Conflavoro PMI: contratti collettivi da rivedere

Milano – Il contratto collettivo? Uno strumento da rivedere. E’ quanto emerge da un sondaggio effettuato da Conflavoro PMI e che ha testato il gradimento di oltre 2000 aziende sparse su tutto il territorio nazionale, e rappresentative di tutti i comparti industriali, in relazione alla contrattazione collettiva e alle sue norme. I dati sono stati presentati durante il forum nazionale intitolato Contrattazione e lavoro: la libertà associativa e sindacale nel XXI secolo, organizzato proprio dall’associazione datoriale delle piccole e medie imprese guidata da Roberto Capobianco. Le imprese interpellate da Conflavoro PMI, con diverse gradazioni, non si ritengono soddisfatte dei contratti collettivi per le esigenze delle imprese per oltre un quarto (25,42%) e in particolare l’8,47% si dichiara non soddisfatto per niente. La maggioranza degli interpellati, il 36,4%, si colloca in una fascia di media soddisfazione. Abbastanza soddisfatti quasi il 30% degli imprenditori interpellati (29,66%), mentre si dichiara totalmente soddisfatto l’8,47% del campione. Nel particolare, a soddisfare di meno gli imprenditori sono i giorni di prova dettati dai contratti collettivi di lavoro che risultano, all’interno del campione, l’elemento che meno risponde alle esigenze delle aziende. A seguire, a pari merito, l’insoddisfazione per la retribuzione netta mensile erogata ai lavoratori e il rapporto percentuale fra dipendenti a tempo determinato e a tempo indeterminato per gestire le esigenze del datore di lavoro, stagionali o in occasioni di contrazione del mercato. Dati che rappresentano una conferma della visione del presidente Roberto Capobianco: “La contrattazione collettiva – ribadisce – è uno strumento che va in qualche modo ripensato alla luce delle nuove esigenze del mondo del lavoro. Il tema sollevato dagli imprenditori su questioni cruciali come il periodo di prova, la retribuzione netta, il rapporto numerico fra dipendenti a tempo determinato e indeterminato conferma quelle che, prima dei dati, erano per noi questioni già evidenti.

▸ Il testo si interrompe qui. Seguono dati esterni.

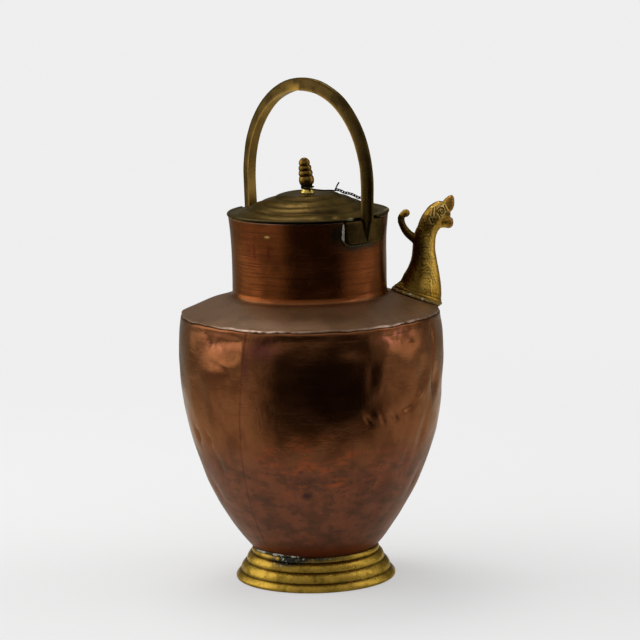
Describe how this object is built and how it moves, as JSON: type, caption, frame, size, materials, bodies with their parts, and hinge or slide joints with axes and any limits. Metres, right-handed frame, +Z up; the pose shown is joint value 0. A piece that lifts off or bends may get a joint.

E’ questo il motivo per cui, in questi mesi, e lo faremo anche in futuro, ci stiamo interrogando sulla questione della necessità di intervenire sul mondo dei contratti, sulla questione della rappresentatività di chi li firma, con l’obiettivo primario di combattere il fenomeno del dumping contrattuale, una sorta di guerra al ribasso dei diritti e delle condizioni economiche dei lavoratori”.